Look through the material below and copy exactly the lines from the line with "The Blender code" to the line with "return front - BREAST_HOLLOW", those two lines included.
# START OF DATA SECTION
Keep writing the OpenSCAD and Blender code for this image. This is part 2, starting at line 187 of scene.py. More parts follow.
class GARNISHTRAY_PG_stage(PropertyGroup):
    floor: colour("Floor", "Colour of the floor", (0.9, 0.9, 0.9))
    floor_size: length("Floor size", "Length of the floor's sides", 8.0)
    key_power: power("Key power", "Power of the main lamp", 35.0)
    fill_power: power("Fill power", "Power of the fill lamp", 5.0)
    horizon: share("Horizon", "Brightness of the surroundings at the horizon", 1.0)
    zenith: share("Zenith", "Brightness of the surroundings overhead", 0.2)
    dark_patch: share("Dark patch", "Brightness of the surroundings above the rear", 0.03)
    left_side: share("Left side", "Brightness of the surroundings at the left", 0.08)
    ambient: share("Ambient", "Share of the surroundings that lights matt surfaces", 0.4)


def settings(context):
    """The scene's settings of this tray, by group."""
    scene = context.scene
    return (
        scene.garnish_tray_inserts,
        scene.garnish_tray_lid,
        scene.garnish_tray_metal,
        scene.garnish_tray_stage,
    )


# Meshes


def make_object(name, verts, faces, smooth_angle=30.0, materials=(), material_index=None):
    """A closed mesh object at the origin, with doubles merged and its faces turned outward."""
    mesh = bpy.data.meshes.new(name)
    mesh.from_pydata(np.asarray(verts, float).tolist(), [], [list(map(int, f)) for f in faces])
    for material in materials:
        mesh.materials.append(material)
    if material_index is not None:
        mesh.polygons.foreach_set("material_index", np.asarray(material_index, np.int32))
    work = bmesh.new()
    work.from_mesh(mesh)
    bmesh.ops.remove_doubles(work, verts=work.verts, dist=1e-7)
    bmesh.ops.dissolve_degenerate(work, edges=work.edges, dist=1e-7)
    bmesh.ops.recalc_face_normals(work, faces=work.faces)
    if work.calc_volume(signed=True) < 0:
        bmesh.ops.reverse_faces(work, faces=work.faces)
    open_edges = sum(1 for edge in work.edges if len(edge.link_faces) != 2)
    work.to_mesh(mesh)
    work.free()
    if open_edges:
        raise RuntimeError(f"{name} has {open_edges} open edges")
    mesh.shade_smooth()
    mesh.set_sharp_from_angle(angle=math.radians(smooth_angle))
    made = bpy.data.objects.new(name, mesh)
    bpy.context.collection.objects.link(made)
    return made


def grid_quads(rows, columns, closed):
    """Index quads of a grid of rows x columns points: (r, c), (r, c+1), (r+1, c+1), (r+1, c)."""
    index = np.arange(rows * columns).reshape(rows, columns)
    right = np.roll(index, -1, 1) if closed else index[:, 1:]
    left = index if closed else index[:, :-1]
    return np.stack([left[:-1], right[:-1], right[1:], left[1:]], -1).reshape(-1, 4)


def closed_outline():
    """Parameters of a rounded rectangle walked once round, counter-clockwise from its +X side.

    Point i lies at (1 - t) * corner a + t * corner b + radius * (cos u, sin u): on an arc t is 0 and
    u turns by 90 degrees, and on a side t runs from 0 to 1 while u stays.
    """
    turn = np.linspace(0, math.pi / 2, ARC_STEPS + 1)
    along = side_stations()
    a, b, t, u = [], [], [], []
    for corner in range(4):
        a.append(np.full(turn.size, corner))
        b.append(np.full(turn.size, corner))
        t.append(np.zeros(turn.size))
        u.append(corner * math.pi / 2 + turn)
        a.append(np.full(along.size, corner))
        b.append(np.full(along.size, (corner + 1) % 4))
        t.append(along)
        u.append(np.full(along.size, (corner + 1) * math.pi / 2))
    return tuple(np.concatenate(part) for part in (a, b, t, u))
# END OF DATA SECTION
# START OF DATA SECTION
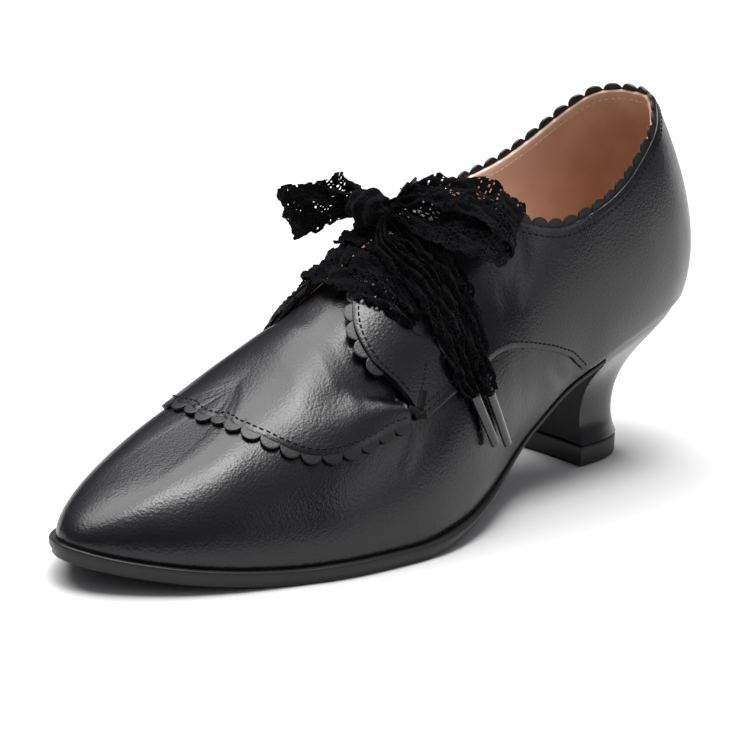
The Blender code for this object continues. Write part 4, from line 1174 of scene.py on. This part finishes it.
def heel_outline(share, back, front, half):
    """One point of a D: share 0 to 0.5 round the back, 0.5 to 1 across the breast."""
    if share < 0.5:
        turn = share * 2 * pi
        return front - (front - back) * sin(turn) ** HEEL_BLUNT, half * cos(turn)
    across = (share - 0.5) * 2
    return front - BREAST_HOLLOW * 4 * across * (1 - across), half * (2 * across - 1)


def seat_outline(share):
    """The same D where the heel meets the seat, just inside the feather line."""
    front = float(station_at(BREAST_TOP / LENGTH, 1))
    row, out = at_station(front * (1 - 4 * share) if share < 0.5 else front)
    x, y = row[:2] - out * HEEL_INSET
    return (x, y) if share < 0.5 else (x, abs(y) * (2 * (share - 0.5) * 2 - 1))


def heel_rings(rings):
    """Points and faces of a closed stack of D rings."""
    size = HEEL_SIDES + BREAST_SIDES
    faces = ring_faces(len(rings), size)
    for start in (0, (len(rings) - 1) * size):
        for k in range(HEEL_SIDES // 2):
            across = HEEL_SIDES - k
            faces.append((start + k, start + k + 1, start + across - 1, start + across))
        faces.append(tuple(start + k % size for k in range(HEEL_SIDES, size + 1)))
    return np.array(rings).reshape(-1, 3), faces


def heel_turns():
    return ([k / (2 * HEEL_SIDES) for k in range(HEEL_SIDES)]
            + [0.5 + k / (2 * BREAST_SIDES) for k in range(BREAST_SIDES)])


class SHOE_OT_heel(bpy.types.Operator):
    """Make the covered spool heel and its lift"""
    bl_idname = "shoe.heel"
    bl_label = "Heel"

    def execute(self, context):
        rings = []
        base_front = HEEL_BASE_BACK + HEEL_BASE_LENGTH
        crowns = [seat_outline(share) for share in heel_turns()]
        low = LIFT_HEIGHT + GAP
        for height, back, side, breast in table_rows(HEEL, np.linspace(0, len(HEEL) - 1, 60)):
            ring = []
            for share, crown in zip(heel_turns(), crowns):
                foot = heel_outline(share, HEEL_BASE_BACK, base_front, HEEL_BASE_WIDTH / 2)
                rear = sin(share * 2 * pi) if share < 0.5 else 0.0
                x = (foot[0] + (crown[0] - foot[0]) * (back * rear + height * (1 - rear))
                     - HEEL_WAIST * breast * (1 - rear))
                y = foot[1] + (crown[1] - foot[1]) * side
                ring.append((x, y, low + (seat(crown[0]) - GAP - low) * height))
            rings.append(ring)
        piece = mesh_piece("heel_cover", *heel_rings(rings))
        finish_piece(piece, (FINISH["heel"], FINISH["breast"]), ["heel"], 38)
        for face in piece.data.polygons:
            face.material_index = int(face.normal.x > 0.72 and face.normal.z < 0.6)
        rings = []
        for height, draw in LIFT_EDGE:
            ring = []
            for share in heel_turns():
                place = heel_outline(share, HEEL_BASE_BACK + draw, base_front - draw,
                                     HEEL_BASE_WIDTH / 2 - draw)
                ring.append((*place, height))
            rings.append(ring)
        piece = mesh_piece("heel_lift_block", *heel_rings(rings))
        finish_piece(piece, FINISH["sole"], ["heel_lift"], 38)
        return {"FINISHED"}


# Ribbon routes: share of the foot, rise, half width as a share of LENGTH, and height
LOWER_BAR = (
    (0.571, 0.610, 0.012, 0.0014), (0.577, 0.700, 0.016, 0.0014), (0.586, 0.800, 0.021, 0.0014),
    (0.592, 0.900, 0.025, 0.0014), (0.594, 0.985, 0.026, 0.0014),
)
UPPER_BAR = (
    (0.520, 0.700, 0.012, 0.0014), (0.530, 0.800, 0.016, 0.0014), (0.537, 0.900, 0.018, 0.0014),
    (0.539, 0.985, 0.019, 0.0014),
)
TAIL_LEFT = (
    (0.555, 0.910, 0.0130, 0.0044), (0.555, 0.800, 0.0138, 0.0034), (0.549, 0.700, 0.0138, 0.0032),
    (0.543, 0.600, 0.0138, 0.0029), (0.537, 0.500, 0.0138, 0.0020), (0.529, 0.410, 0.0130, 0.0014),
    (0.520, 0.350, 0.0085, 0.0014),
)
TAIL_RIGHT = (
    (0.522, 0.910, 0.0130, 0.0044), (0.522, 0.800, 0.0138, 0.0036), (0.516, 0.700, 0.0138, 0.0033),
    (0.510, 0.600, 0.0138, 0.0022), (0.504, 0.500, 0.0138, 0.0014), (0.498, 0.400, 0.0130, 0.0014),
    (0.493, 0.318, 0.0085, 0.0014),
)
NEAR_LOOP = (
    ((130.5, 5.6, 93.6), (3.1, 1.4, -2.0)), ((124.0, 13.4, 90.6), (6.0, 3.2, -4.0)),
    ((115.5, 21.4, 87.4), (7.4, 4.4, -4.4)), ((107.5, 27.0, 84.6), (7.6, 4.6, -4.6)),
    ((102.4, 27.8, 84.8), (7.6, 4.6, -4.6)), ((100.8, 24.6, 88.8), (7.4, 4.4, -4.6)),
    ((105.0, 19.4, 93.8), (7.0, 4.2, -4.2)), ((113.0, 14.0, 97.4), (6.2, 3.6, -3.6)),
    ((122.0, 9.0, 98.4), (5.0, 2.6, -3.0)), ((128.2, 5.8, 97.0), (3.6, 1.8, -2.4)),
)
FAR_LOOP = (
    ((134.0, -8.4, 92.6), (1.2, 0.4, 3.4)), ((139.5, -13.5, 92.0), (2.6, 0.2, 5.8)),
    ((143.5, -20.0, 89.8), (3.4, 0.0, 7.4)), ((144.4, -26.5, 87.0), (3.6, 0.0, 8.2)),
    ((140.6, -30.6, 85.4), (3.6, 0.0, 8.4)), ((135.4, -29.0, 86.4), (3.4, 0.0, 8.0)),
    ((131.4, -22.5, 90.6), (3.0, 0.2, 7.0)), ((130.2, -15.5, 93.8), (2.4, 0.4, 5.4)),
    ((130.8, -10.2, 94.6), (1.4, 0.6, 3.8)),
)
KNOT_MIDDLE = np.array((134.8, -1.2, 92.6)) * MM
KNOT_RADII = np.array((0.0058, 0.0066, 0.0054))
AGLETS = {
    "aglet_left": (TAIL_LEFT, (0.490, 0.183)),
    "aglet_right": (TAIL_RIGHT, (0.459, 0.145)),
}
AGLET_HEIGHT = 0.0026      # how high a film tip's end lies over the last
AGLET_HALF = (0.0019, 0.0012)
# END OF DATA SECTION
**WORKED ANSWER**.
The Blender code for this object continues. Write part 4, from line 1174 of scene.py on. This part finishes it.
def heel_outline(share, back, front, half):
    """One point of a D: share 0 to 0.5 round the back, 0.5 to 1 across the breast."""
    if share < 0.5:
        turn = share * 2 * pi
        return front - (front - back) * sin(turn) ** HEEL_BLUNT, half * cos(turn)
    across = (share - 0.5) * 2
    return front - BREAST_HOLLOW * 4 * across * (1 - across), half * (2 * across - 1)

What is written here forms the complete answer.